マグミクス | manga * anime * game

こんなに辛いなら変身したくない! 理不尽な扱いを受ける特撮変身ヒーロー3選

特撮変身ヒーローのなかには、悪と戦っているにもかかわらず、まったく周囲の理解を得られないという、なんともつらい境遇のヒーローもいました。70年代特撮作品のなかから、同情を禁じえないヒーローたちを見ていきます。

みんなの憧れ……ではない!? つらすぎる境遇のヒーローたち

「放送開始45周年記念企画 甦るヒーローライブラリー 第24集 シルバー仮面 Blu-ray Vol.1」 (C)宣弘社
「放送開始45周年記念企画 甦るヒーローライブラリー 第24集 シルバー仮面 Blu-ray Vol.1」 (C)宣弘社

 特撮変身ヒーローは常に孤独なもの、それでも信頼してくれる仲間や助けを求める人々のために日夜、戦い続けます。しかし、ときには仲間から非難され、人々に後ろ指をさされるヒーローもいました。

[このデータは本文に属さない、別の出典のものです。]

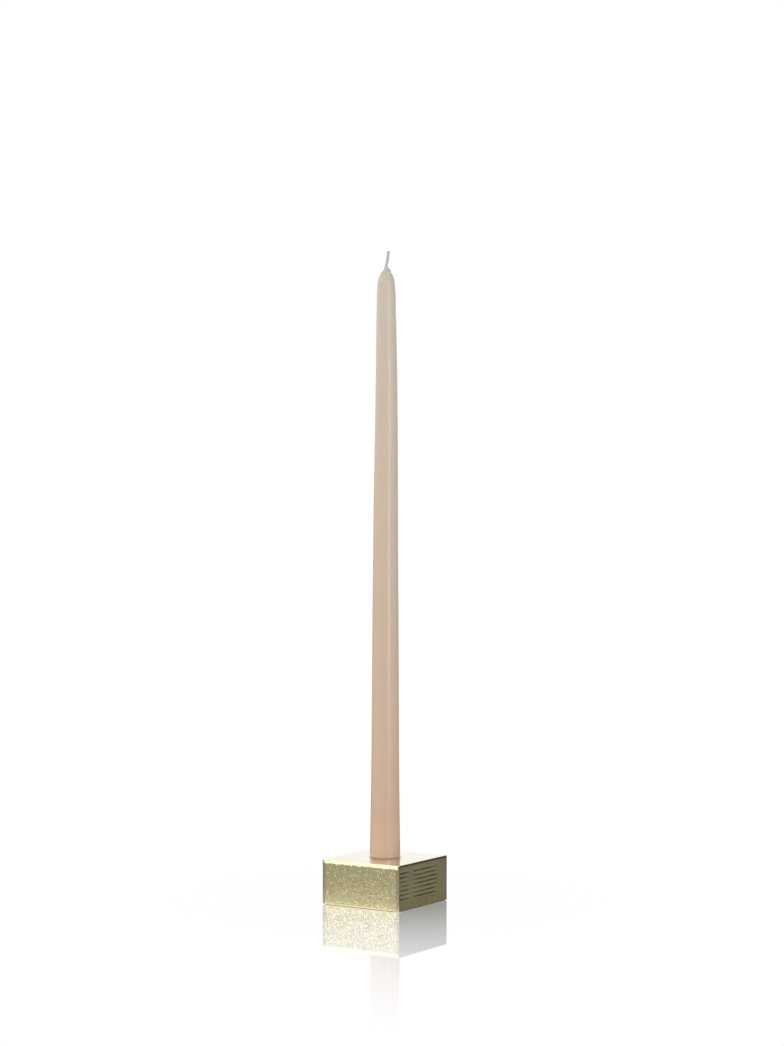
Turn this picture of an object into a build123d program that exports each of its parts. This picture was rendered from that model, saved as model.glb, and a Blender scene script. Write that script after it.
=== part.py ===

 1971年に放送された『シルバー仮面』は、そのような気の毒すぎる変身ヒーローのひとりです。

 光子ロケットを開発した春日博士が設計図を狙うチグリス星人に殺され、父から設計図を託された春日五兄妹は光子ロケットの秘密を求めて全国を流浪することになります。このことを予期していた春日博士は、兄妹たちそれぞれに宇宙人へ対抗できる武器を与えており、なかでも次男の光二は改造人間「シルバー仮面」となって、敵である異星人と戦うのでした。

 兄妹が行く先々で異星人が現れるため、周囲の人々が犠牲になり、巻き添えを避けるため博士の盟友でさえも兄妹を邪険に扱います。また問題の異星人は普通の人間になりすまし街に溶け込んでおり、これを三男の光三が持つ「スペクトルメガネ」で見抜くのですが、当然、一般人に見分けることはできないので、兄妹の戦いは周囲の誰にも理解されるものではありませんでした。

 番組開始当初は等身大ヒーローでしたが、あまりにも地味な内容だったためかてこ入れがおこなわれ、第11話から『シルバー仮面ジャイアント』と改題し巨大ヒーローものに方向転換します。これが功を奏したのか視聴率は伸びたといい、番組は無事、予定の26話までを放送して終了しました。ただこの巨大化てこ入れ策については「本来の魅力を失った」と感じるファンも少なくなかったそうです。

 同じく1971年にTV放送された『鉄人タイガーセブン』も、実に気の毒なヒーローが描かれ、さらに変身ヒーローもののタブーに踏み込む作品でした。

 通常のヒーローものでは憎むべき存在として悪の組織が登場し、これが社会ないし人類の敵として広く認知されますが、本作における悪の組織であるところの、日本征服をたくらむ「ムー一族」の存在を知っているのは、正義側の組織である高井戸研究所のメンバーだけです。研究員は異常者扱いされ、警察の協力もないまま、孤独な戦いを強いられます。主人公で、「タイガーセブン」に変身する能力を得た剛も、力のことは研究員にも秘密にしたまま戦いに身を投じていきます。

 ムー一族の送り込むムー原人が一般人を襲ったときも、近くにいた剛が警察や被害者家族から真っ先に疑われるなど、彼ら研究所の活動が社会に受け入れられることはありません。ただその程度はまだ序の口で、人を襲っていると誤解されて背中を銛(もり)で刺されたり、原人から「タイガーセブン」は悪だと洗脳された子どもの罠にかかったりと、散々な目にあっていくのです。バイクの運転中に原人から襲われたときは、子どもが巻き添えで大怪我をし、その母親に恨まれました。

 さらに、仲間であるはずの先輩研究員、北川からも、「原人が現れたとき逃げた」と非難されます。「タイガーセブン」として戦っているとは、口が裂けても告白できない状況でした。これがたとえば「ウルトラ」シリーズの主人公であれば、怪獣との戦いの後にひょいと現れて、笑って見過ごされていましたが、『タイガーセブン』では見逃されることなく徹底的に追求されたのです。

 仲間に疑われてまで何のために戦うのか、分からなくなった剛は戦線離脱するものの、あと2日で人工心臓が止まると知って、ムー一族との最後の戦いに臨み、勝利の後、静かに仲間の元を去っていきます。特撮ファンの記憶に刻まれる、やりきれないラストでした。